The suspense is finally over. US President Donald Trump pulled out of the Iran nuclear deal which he termed as “defective to the core’’ sending diplomats across Europe into a spin. Closer home, the American walk out of the deal—which was a major plank of the Obama administration—will have its ripple effects.
For India, it means a tightrope walk to balance the energy and strategic interests in Iran with its friendship with America. The statement issued by the ministry of external affairs—very fair and neutral—points to how careful and determined India is to not take sides.
“India has always maintained that the Iranian nuclear issue should be resolved peacefully through dialogue and diplomacy by respecting Iran’s right to peaceful uses of nuclear energy as also the international community’s strong interest in the exclusively peaceful nature of Iran’s nuclear programme. All parties should engage constructively to address and resolve issues that have arises (sic) respect to the JCPOA,’’ said the press release.
Beyond the almost yogic contorting to find just the right note for this difficult position—especially as Obama administration had a more lenient view of India’s engagement with the Middle East—the US scraping of the deal means sanctions. Oil prices will spike.
“It will have a major impact. It will push prices up, maybe, to 140 dollars if the Europeans fail to bridge with Iran without the US. The current White House is unpredictable, so we can’t say how this will play out at the moment,’’ said Kabir Taneja associate fellow with the Observer Research Foundation.

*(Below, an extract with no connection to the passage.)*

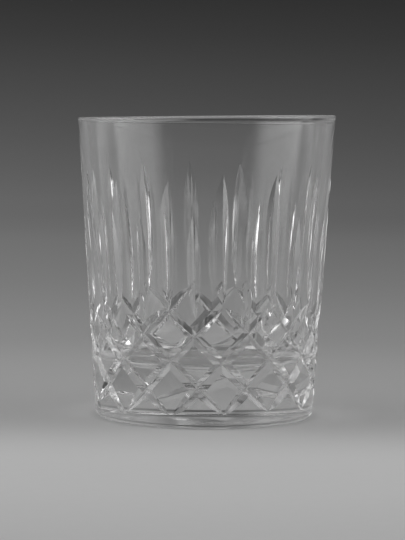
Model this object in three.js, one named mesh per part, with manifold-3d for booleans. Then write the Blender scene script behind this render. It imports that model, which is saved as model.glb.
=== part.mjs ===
// A cut glass tumbler: one piece of clear glass, blown with a thick base and then cut on the wheel.
// Millimetres, +Z up. The origin is the centre of the foot's underside, and a tall flute faces -Y.
import * as THREE from "three";
import { mergeVertices } from "three/addons/utils/BufferGeometryUtils.js";
import Module from "manifold-3d";

// The blank's outside: a straight taper, whose two radii are where its line meets the foot and the rim
const HEIGHT = 90.7;
const RIM_RADIUS = 38.6;
const FOOT_RADIUS = 32.8;
const HEEL_HEIGHT = 2;
const HEEL_SETBACK = 1.2;

// The underside: a flat ground ring round a shallow polished hollow
const FOOT_RING_WIDTH = 5;
const FOOT_HOLLOW_DEPTH = 1;

// The blank's inside: the wall thickens downwards, and a curved floor closes it
const RIM_WALL = 2.2;
const RIM_ROUNDING = 0.5; // height of the round on both edges of the rim
const RIM_OUTSIDE_ROUND = 0.5; // how far each round reaches across the rim
const RIM_INSIDE_ROUND = 1.2;
const WALL_THICKENING = 0.029; // extra thickness for each millimetre down from the rim
const FLOOR_THICKNESS = 15;
const FLOOR_CURVE_RADIUS = 110;
const FLOOR_CORNER_RADIUS = 8;

// The wheel's edge, and how often each cut repeats round the glass
const COLUMNS = 14;
const WHEEL_ANGLE = THREE.MathUtils.degToRad(115);

// The lattice of slanting cuts: each runs from a top point down across four half diamonds
const LATTICE_TOP = 34.6;
const LATTICE_BOTTOM = 3.9;
const LATTICE_HALF_DIAMONDS = 4;
const LATTICE_CUT_WIDTH = 3.9;
const LATTICE_FULLNESS = 5; // how late a cut runs out to nothing at its ends

// The upright flutes: a tall one stands over each top point of the lattice, and a short one stands
// over each crossing in the row below that. Both are counted up from their own row.
const TALL_FLUTE = { row: 0, aboveRow: 0.8, belowRim: 17.3, width: 4.7, fullness: 3 };
const SHORT_FLUTE = { row: 1, aboveRow: 4.7, belowRim: 28.3, width: 4.5, fullness: 2.2 };

// How finely the round forms are divided
const SEGMENTS_PER_COLUMN = 4;
const HEEL_STEPS = 2;
const HOLLOW_STEPS = 3;
const RIM_STEPS = 3;
const CORNER_STEPS = 5;
const FLOOR_STEPS = 3;
const FLUTE_STEPS = 8;
const LATTICE_STEPS = 8;

// A cutter stands this far out of the glass, and its ends lift off this far past each tip
const CUTTER_CLEARANCE = 0.8;
const RUN_OUT = 1.04;

// Two points of a cut this near each other give its direction, and corners this near are one
const DIRECTION_STEP = 0.01;
const WELD = 1e-4;

const COLUMN_TURN = (2 * Math.PI) / COLUMNS;
const ROW_HEIGHT = (LATTICE_TOP - LATTICE_BOTTOM) / LATTICE_HALF_DIAMONDS;
const TAPER = (RIM_RADIUS - FOOT_RADIUS) / HEIGHT;
const WALL_TAN = Math.tan(WHEEL_ANGLE / 2);

const outerRadius = (z) => FOOT_RADIUS + TAPER * z;
const innerRadius = (z) =>
  outerRadius(z) - RIM_WALL - WALL_THICKENING * (HEIGHT - z);

// Points of the stretch of a round or oval curve, both ends included.
function arc(centre, radiusX, radiusY, from, to, steps) {
  return Array.from({ length: steps + 1 }, (_, i) => {
    const angle = from + ((to - from) * i) / steps;
    return new THREE.Vector2(
      centre.x + radiusX * Math.cos(angle),
      centre.y + radiusY * Math.sin(angle),
    );
  });
}

// The underside and the heel, from the axis out to the wall.
function footProfile() {
  const ringOutside = outerRadius(HEEL_HEIGHT) - HEEL_SETBACK;
  const ringInside = ringOutside - FOOT_RING_WIDTH;
  const hollow = Array.from({ length: HOLLOW_STEPS + 1 }, (_, i) => {
    const share = i / HOLLOW_STEPS;
    return new THREE.Vector2(
      ringInside * share,
      FOOT_HOLLOW_DEPTH * (1 - share * share),
    );
  });
  const heelCentre = new THREE.Vector2(ringOutside, HEEL_HEIGHT);
  const heel = arc(heelCentre, HEEL_SETBACK, HEEL_HEIGHT, -Math.PI / 2, 0, HEEL_STEPS);
  return [...hollow, ...heel];
}

// The polished rim, from the outside wall over a narrow flat top to the inside wall.
function rimProfile() {
  const z = HEIGHT - RIM_ROUNDING;
  const outer = new THREE.Vector2(outerRadius(z) - RIM_OUTSIDE_ROUND, z);
  const inner = new THREE.Vector2(innerRadius(z) + RIM_INSIDE_ROUND, z);
  return [
    ...arc(outer, RIM_OUTSIDE_ROUND, RIM_ROUNDING, 0, Math.PI / 2, RIM_STEPS),
    ...arc(inner, RIM_INSIDE_ROUND, RIM_ROUNDING, Math.PI / 2, Math.PI, RIM_STEPS),
  ];
}

// The corner and the floor, from the inside wall down to the axis. The corner's round touches both
// the wall's line and the floor's, whose centre is on the axis above it.
function floorProfile() {
  const slope = TAPER + WALL_THICKENING;
  const lean = Math.atan(slope);
  const floorCentre = FLOOR_THICKNESS + FLOOR_CURVE_RADIUS;
  const apart = FLOOR_CURVE_RADIUS - FLOOR_CORNER_RADIUS;
  const offset = innerRadius(0) - FLOOR_CORNER_RADIUS / Math.cos(lean);
  // The corner's centre (offset + slope z, z) is `apart` from the floor's: a z^2 + b z + c = 0.
  const a = slope * slope + 1;
  const b = 2 * (offset * slope - floorCentre);
  const c = offset * offset + floorCentre * floorCentre - apart * apart;
  const z = (-b - Math.sqrt(b * b - 4 * a * c)) / (2 * a);
  const corner = new THREE.Vector2(offset + slope * z, z);
  const meeting = Math.atan2(z - floorCentre, corner.x);
  const round = arc(corner, FLOOR_CORNER_RADIUS, FLOOR_CORNER_RADIUS, -lean, meeting, CORNER_STEPS);
  const axis = new THREE.Vector2(0, floorCentre);
  const floor = arc(axis, FLOOR_CURVE_RADIUS, FLOOR_CURVE_RADIUS, meeting, -Math.PI / 2, FLOOR_STEPS);
  floor[FLOOR_STEPS].x = 0;
  return [...round, ...floor.slice(1)];
}

// The uncut blank, turned about +Z.
function blankGeometry() {
  const profile = [...footProfile(), ...rimProfile(), ...floorProfile()];
  const segments = COLUMNS * SEGMENTS_PER_COLUMN;
  return new THREE.LatheGeometry(profile, segments).rotateX(Math.PI / 2);
}

// A point on the outside wall, `turn` round from -Y towards +X, with the wall's outward normal there.
function onWall(turn, z) {
  const radius = outerRadius(z);
  const point = new THREE.Vector3(radius * Math.sin(turn), -radius * Math.cos(turn), z);
  const normal = new THREE.Vector3(Math.sin(turn), -Math.cos(turn), -TAPER).normalize();
  return { point, normal };
}

// The glass that the wheel's V edge sweeps out as it goes from one point of the wall to another.
// The cut is deepest half way and runs out to nothing at both; fullness says how late it runs out.
function cutGeometry(from, to, width, fullness, steps) {
  const deepest = width / 2 / WALL_TAN;
  const at = (s) =>
    onWall(
      THREE.MathUtils.lerp(from.turn, to.turn, (s + 1) / 2),
      THREE.MathUtils.lerp(from.z, to.z, (s + 1) / 2),
    );
  const positions = [];
  for (let i = 0; i <= steps; i++) {
    const s = RUN_OUT * ((2 * i) / steps - 1);
    const { point, normal } = at(s);
    const ahead = at(s + DIRECTION_STEP).point;
    const along = ahead.sub(at(s - DIRECTION_STEP).point).normalize();
    const across = new THREE.Vector3().crossVectors(along, normal).normalize();
    const depth = deepest * (1 - Math.abs(s) ** fullness);
    const halfWidth = (depth + CUTTER_CLEARANCE) * WALL_TAN;
    const root = point.clone().addScaledVector(normal, -depth);
    const top = point.clone().addScaledVector(normal, CUTTER_CLEARANCE);
    const left = top.clone().addScaledVector(across, -halfWidth);
    const right = top.clone().addScaledVector(across, halfWidth);
    positions.push(...root.toArray(), ...left.toArray(), ...right.toArray());
  }
  const last = 3 * steps;
  const index = [0, 2, 1, last, last + 1, last + 2];
  for (let i = 0; i < steps; i++) {
    for (let side = 0; side < 3; side++) {
      const a = 3 * i + side;
      const b = 3 * i + ((side + 1) % 3);
      index.push(a, b, a + 3, b, b + 3, a + 3);
    }
  }
  return new THREE.BufferGeometry()
    .setAttribute("position", new THREE.Float32BufferAttribute(positions, 3))
    .setIndex(index);
}

// An upright flute at a column, or at half a column for those that stand between.
function fluteGeometry(column, flute) {
  const turn = column * COLUMN_TURN;
  const from = { turn, z: LATTICE_TOP - flute.row * ROW_HEIGHT + flute.aboveRow };
  const to = { turn, z: HEIGHT - flute.belowRim };
  return cutGeometry(from, to, flute.width, flute.fullness, FLUTE_STEPS);
}

// A slanting cut of the lattice from a top point, towards +X or -X of it by `hand`.
function latticeGeometry(column, hand) {
  const turn = column * COLUMN_TURN;
  const swing = (hand * COLUMN_TURN * LATTICE_HALF_DIAMONDS) / 2;
  const from = { turn, z: LATTICE_TOP };
  const to = { turn: turn + swing, z: LATTICE_BOTTOM };
  return cutGeometry(from, to, LATTICE_CUT_WIDTH, LATTICE_FULLNESS, LATTICE_STEPS);
}

const wasm = await Module();
wasm.setup();

// A closed geometry as a solid that can be joined and cut.
function toSolid(geometry) {
  const bare = new THREE.BufferGeometry()
    .setAttribute("position", geometry.getAttribute("position"))
    .setIndex(geometry.getIndex());
  const merged = mergeVertices(bare, WELD);
  return new wasm.Manifold(
    new wasm.Mesh({
      numProp: 3,
      vertProperties: new Float32Array(merged.getAttribute("position").array),
      triVerts: new Uint32Array(merged.getIndex().array),
    }),
  );
}

// A solid as a geometry that a mesh can draw.
function toGeometry(solid) {
  const mesh = solid.getMesh();
  const geometry = new THREE.BufferGeometry()
    .setAttribute("position", new THREE.BufferAttribute(mesh.vertProperties, 3))
    .setIndex(new THREE.BufferAttribute(mesh.triVerts, 1));
  geometry.computeVertexNormals();
  return geometry;
}

// Every cut that goes on the wheel, column by column.
function allCuts() {
  const cuts = [];
  for (let column = 0; column < COLUMNS; column++) {
    cuts.push(fluteGeometry(column, TALL_FLUTE));
    cuts.push(fluteGeometry(column + 0.5, SHORT_FLUTE));
    cuts.push(latticeGeometry(column, 1));
    cuts.push(latticeGeometry(column, -1));
  }
  return cuts;
}

function makeTumbler() {
  let glass = toSolid(blankGeometry());
  for (const cut of allCuts()) glass = glass.subtract(toSolid(cut));
  const material = new THREE.MeshStandardMaterial({
    color: 0xe6eaea,
    roughness: 0.03,
    metalness: 0,
    transparent: true,
    opacity: 0.35,
  });
  const mesh = new THREE.Mesh(toGeometry(glass), material);
  mesh.name = "tumbler";
  return mesh;
}

const object = new THREE.Group();
object.add(makeTumbler());

export default object;
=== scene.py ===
"""A hand cut crystal tumbler on a pale paper sweep, lit by a soft light on either side.

The glass is made as the real one is: a blank is turned with a thick base, a wheel with a V edge cuts
upright flutes and a lattice of slanting mitres into it, and the foot is ground flat. Metres, +Z up,
with a tall flute facing -Y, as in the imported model.
"""

import logging
import math
import random
from dataclasses import dataclass, field
from enum import Enum

import bpy
from mathutils import Matrix, Vector


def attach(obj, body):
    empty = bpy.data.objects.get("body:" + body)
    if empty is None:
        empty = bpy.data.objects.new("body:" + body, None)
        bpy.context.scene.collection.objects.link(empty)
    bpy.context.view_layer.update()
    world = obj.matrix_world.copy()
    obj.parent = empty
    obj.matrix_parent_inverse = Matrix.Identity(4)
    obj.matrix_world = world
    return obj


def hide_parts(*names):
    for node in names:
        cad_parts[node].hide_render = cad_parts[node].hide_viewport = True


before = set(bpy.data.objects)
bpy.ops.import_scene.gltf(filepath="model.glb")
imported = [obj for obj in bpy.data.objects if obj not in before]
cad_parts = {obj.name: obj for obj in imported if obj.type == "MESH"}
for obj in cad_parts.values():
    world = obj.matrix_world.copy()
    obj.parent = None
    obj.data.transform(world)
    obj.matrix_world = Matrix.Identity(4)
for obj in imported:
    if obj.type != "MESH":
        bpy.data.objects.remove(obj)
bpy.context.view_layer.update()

log = logging.getLogger("tumbler")

MM = 0.001
WELD = 0.001 * MM

# The slot that marks the faces of the cuts until their edges are sharp
CUT_SLOT = 1

Point = tuple[float, float]
Span = tuple[float, float]
Stops = list[tuple[float, float]]
Number = int | float

# Painted light: the paper glows with these tones in place of the studio's light falling off. They are
# (distance, tone) stops. The distance runs out from the glass along the floor and then up the wall,
# except in the side glow, where it is the distance to either side.
PAINTED_STRIP_GLOW: Stops = [
    (0.0, 0.165), (0.14, 0.157), (0.22, 0.133), (0.5, 0.123), (0.86, 0.12), (1.25, 0.1), (1.36, 0.078),
    (1.45, 0.059), (1.53, 0.043), (1.6, 0.027), (1.662, 0.016), (1.695, 0.25), (1.82, 0.28), (2.05, 0.31),
    (2.3, 0.4), (2.8, 0.4), (3.1, 0.25),
]
PAINTED_FRONT_GLOW: Stops = [
    (0.0, 0.29), (0.14, 0.298), (0.2, 0.27), (0.27, 0.17), (0.42, 0.08), (1.5, 0.045), (3.1, 0.045),
]
PAINTED_SIDE_GLOW: Stops = [(0.0, 0.155), (0.33, 0.16), (0.55, 0.26), (0.9, 0.29), (1.5, 0.28)]
# Painted light: how much of the side glow is left along the distance, dim low on the wall and brighter
# above
PAINTED_SIDE_FALLOFF: Stops = [(0.0, 1.0), (1.1, 1.0), (1.4, 0.6), (1.64, 0.58), (1.74, 1.1), (3.1, 1.1)]
# Painted shade: the paper's own colour darkens with distance from the glass, along with the glow's fall-off
PAPER_ALBEDO_WITH_PAINTED_FALLOFF: Stops = [(0.0, 0.35), (0.3, 0.3), (1.0, 0.12), (1.5, 0.08), (3.1, 0.08)]


class Facing(Enum):
    """Which way a slanting cut runs down from its top point, seen from outside."""

    RIGHT = 1
    LEFT = -1


# Making shapes with the edit mode's own tools


def start_mesh(name: str, at: Vector) -> bpy.types.Object:
    """Starts a mesh as a single point, in edit mode with that point selected.

    Args:
        name: What the object is called.
        at: Where the point is.

    Returns:
        The new object.
    """
    bpy.ops.object.select_all(action="DESELECT")
    bpy.ops.mesh.primitive_plane_add(size=MM, location=at)
    made = bpy.context.active_object
    made.name = made.data.name = name
    bpy.ops.object.transform_apply(location=True, rotation=True, scale=True)
    bpy.ops.object.mode_set(mode="EDIT")
    bpy.ops.mesh.select_mode(type="VERT")
    bpy.ops.mesh.select_all(action="SELECT")
    bpy.ops.mesh.merge(type="CENTER")
    return made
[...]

The spike, however, might be short lived. “The prices have risen because of the shock of the decision, even though it was expected. They will stabilise,’’ said professor Rajesh Rajagopalan, Centre for International Politics, Organization and Disarmament, School of International Studies of Jawaharlal Nehru University.
At the moment, even Europe—that is firmly behind the deal—is scrambling to figure out how the sanctions will play out. It will, however, impact financial dealing with Iran. All transactions will need another route and will be messy. India, which had been slow in reacting to the opening up of Iran, might, however, be rewarded for its cautious approach.
“Our 'play it safe' attitude has benefited us,’’ said Md. Muddassir Quamar, associate fellow of Institute for Defence Analyses.
However, one thing is clear that India will be pushing to find a way out while preserving its rather bold foray into the Middle East. And there is a lot at stake. The fate of the Chabhar, a pet project, might be impacted with this decision. India hopes to use the port to bypass Pakistan and supply goods to Afghanistan through Iran.
It is unclear how the sanctions will play out here. “It has taken over a decade for the project to start. The progress is very slow. So, I don’t think it will make much difference,’’ said Rajagopalan.